## Written instruction
Return exactly the lines that run from the one containing "Continue the OpenSCAD" to the end of the entries, with both ends included.

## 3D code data
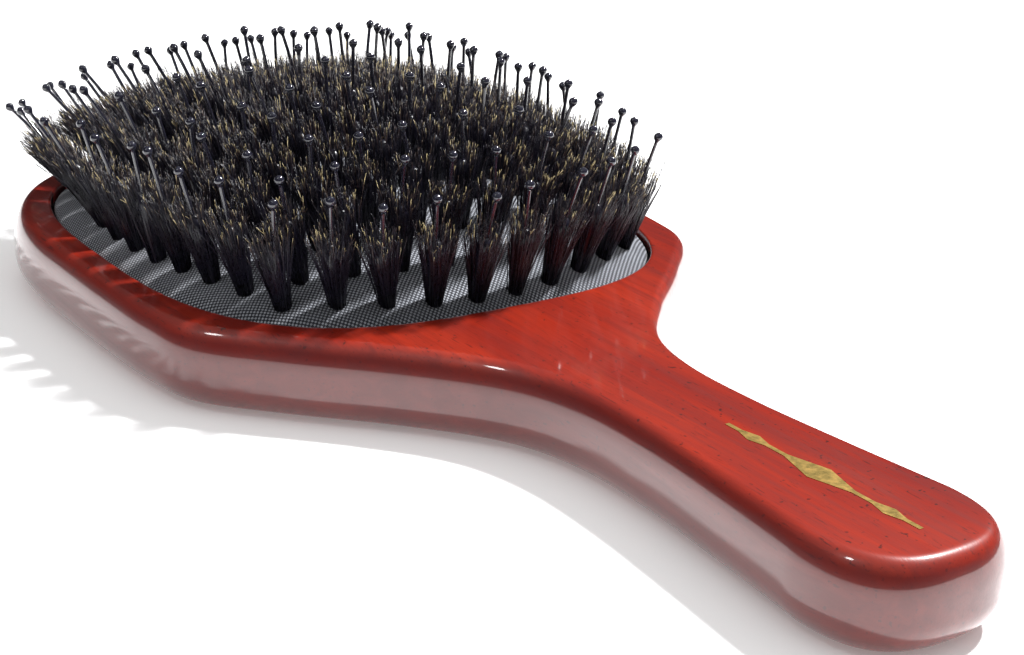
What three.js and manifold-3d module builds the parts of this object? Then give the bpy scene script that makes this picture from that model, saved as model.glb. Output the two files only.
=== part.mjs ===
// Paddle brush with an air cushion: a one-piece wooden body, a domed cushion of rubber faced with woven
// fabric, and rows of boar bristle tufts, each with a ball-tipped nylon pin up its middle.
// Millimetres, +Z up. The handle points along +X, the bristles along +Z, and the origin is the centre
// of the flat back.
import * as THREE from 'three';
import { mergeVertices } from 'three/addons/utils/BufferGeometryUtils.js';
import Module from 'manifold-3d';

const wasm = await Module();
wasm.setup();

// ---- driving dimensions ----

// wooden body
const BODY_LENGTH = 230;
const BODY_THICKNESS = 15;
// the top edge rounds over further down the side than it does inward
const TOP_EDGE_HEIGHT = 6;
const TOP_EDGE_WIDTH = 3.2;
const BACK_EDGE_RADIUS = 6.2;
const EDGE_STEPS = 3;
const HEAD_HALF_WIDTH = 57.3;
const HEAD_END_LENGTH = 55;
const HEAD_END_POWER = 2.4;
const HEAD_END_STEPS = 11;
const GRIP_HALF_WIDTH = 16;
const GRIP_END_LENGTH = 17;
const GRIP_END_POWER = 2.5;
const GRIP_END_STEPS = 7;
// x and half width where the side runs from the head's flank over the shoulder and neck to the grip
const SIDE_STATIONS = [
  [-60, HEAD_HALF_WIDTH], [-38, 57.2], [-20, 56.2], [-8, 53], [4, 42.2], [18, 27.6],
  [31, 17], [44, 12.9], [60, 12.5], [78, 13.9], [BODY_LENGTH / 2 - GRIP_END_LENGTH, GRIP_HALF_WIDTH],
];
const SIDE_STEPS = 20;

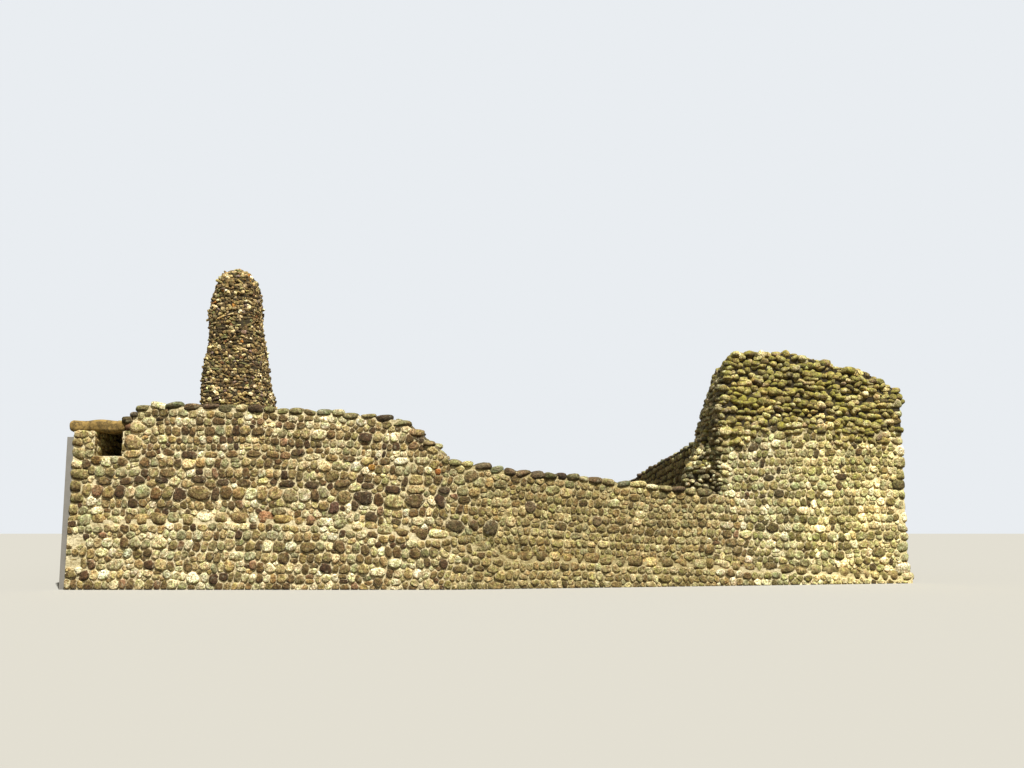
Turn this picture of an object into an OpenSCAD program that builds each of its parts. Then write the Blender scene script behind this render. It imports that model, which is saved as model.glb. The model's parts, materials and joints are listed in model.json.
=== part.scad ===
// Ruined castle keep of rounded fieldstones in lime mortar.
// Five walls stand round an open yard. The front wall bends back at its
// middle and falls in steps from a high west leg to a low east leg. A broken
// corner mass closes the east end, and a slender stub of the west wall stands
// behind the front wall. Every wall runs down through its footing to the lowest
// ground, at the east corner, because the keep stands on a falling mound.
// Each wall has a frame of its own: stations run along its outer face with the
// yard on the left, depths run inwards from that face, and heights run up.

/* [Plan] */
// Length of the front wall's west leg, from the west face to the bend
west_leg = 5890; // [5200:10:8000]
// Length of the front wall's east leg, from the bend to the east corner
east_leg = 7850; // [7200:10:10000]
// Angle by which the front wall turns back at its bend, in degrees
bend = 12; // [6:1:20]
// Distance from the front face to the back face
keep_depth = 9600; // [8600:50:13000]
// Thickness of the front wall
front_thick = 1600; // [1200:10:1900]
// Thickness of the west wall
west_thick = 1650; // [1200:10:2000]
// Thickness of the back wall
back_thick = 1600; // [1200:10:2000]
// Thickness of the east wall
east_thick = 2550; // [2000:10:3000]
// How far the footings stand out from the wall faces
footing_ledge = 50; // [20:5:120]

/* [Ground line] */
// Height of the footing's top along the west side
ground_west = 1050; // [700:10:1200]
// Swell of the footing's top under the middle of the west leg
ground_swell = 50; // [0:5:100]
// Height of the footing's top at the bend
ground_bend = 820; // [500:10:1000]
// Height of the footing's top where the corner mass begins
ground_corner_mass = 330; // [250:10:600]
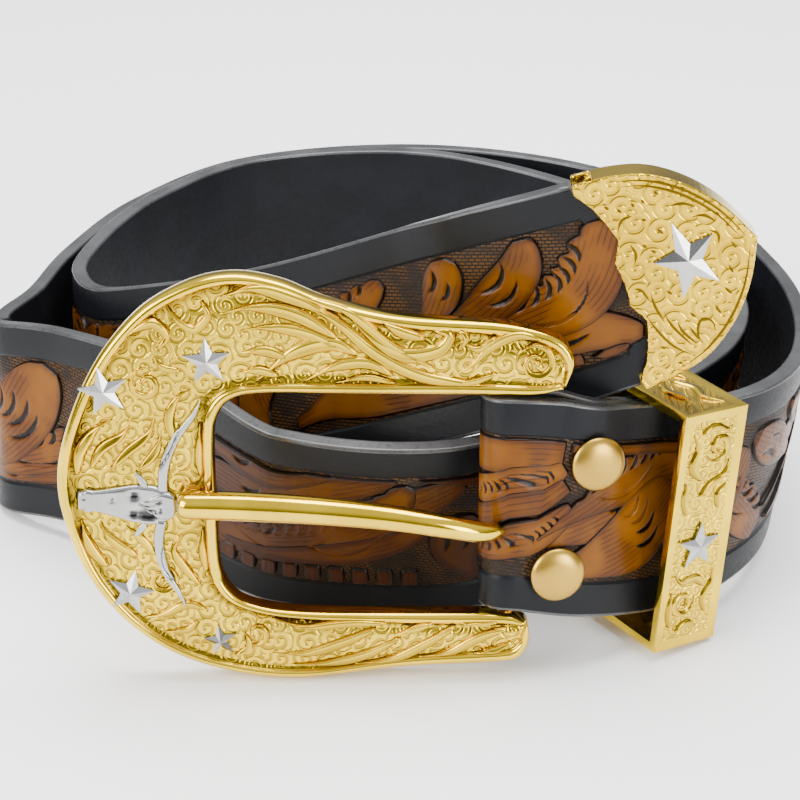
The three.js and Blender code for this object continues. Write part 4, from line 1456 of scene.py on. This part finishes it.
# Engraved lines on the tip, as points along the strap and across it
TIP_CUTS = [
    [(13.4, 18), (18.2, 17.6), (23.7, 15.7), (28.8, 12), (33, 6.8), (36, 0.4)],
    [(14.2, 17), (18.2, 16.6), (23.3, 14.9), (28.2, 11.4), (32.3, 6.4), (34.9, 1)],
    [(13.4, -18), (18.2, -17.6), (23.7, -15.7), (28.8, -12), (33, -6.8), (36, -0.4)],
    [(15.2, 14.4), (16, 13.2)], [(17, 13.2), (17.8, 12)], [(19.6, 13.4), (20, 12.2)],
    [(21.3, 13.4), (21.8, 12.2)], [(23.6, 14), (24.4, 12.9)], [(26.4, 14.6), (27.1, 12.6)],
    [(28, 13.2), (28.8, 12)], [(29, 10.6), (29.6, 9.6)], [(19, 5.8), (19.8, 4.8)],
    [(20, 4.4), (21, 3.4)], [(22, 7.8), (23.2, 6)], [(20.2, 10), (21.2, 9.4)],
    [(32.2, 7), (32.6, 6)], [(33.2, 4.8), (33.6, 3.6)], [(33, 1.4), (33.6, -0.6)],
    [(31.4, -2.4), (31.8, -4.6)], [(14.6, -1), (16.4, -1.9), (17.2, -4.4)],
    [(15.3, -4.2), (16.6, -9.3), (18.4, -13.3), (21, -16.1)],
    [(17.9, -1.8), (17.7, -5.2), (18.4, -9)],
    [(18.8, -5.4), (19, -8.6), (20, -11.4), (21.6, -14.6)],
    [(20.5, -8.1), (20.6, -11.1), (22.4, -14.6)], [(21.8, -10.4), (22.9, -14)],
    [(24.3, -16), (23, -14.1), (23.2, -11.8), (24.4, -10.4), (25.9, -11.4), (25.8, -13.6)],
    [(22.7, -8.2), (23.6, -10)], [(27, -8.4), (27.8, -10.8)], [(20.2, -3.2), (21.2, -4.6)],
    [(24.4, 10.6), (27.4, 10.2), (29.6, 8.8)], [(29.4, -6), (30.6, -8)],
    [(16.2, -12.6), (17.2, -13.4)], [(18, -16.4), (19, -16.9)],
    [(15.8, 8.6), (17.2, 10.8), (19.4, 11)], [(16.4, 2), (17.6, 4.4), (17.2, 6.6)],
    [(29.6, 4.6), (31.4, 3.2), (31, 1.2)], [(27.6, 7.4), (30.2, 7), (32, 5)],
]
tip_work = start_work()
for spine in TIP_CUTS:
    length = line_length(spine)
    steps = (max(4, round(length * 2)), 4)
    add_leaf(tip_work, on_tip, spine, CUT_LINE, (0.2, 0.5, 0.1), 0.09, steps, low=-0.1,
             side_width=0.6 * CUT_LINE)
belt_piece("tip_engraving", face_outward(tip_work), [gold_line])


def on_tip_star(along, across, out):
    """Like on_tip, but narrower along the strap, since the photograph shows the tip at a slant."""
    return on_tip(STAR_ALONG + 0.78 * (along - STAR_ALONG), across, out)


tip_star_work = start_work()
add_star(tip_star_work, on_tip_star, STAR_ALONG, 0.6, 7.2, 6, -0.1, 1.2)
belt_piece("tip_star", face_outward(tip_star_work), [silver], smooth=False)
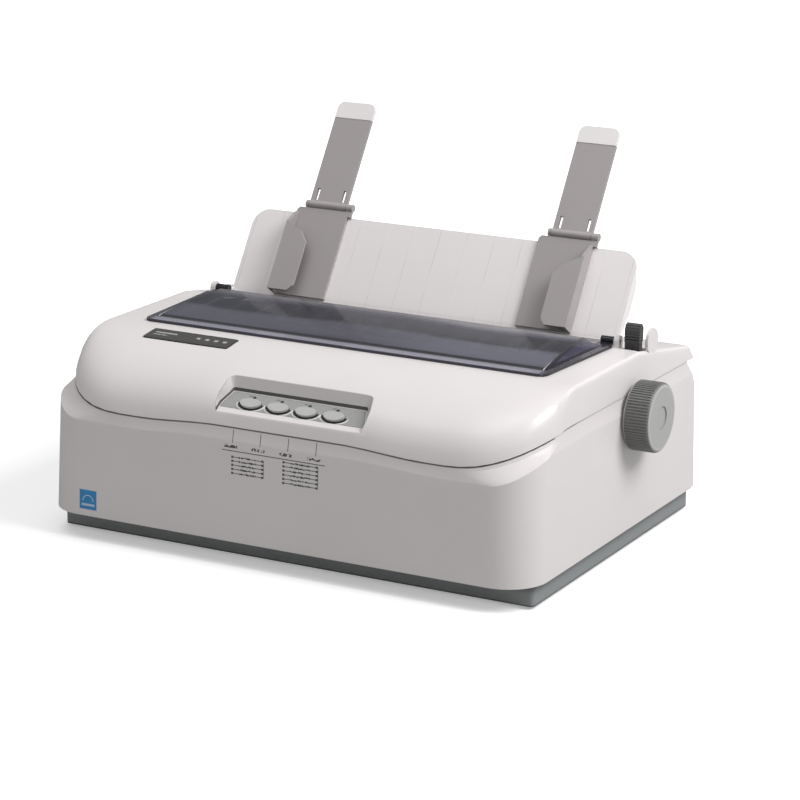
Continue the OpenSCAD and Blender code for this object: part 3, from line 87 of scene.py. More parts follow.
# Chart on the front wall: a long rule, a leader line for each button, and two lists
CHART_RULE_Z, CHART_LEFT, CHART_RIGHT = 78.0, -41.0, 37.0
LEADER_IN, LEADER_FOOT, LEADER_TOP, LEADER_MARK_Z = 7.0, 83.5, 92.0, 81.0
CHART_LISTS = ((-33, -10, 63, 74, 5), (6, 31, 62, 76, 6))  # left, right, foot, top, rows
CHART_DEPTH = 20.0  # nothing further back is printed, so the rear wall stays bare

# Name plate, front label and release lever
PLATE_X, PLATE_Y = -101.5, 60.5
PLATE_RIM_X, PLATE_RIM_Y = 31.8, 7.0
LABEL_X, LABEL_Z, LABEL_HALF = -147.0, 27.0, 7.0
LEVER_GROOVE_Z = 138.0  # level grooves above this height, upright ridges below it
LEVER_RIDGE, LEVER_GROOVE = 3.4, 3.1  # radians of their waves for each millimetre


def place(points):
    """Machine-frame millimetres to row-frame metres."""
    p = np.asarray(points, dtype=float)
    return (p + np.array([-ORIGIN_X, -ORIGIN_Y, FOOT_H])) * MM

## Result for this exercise
Continue the OpenSCAD and Blender code for this object: part 3, from line 87 of scene.py. More parts follow.
# Chart on the front wall: a long rule, a leader line for each button, and two lists
CHART_RULE_Z, CHART_LEFT, CHART_RIGHT = 78.0, -41.0, 37.0
LEADER_IN, LEADER_FOOT, LEADER_TOP, LEADER_MARK_Z = 7.0, 83.5, 92.0, 81.0
CHART_LISTS = ((-33, -10, 63, 74, 5), (6, 31, 62, 76, 6))  # left, right, foot, top, rows
CHART_DEPTH = 20.0  # nothing further back is printed, so the rear wall stays bare

# Name plate, front label and release lever
PLATE_X, PLATE_Y = -101.5, 60.5
PLATE_RIM_X, PLATE_RIM_Y = 31.8, 7.0
LABEL_X, LABEL_Z, LABEL_HALF = -147.0, 27.0, 7.0
LEVER_GROOVE_Z = 138.0  # level grooves above this height, upright ridges below it
LEVER_RIDGE, LEVER_GROOVE = 3.4, 3.1  # radians of their waves for each millimetre


def place(points):
    """Machine-frame millimetres to row-frame metres."""
    p = np.asarray(points, dtype=float)
    return (p + np.array([-ORIGIN_X, -ORIGIN_Y, FOOT_H])) * MM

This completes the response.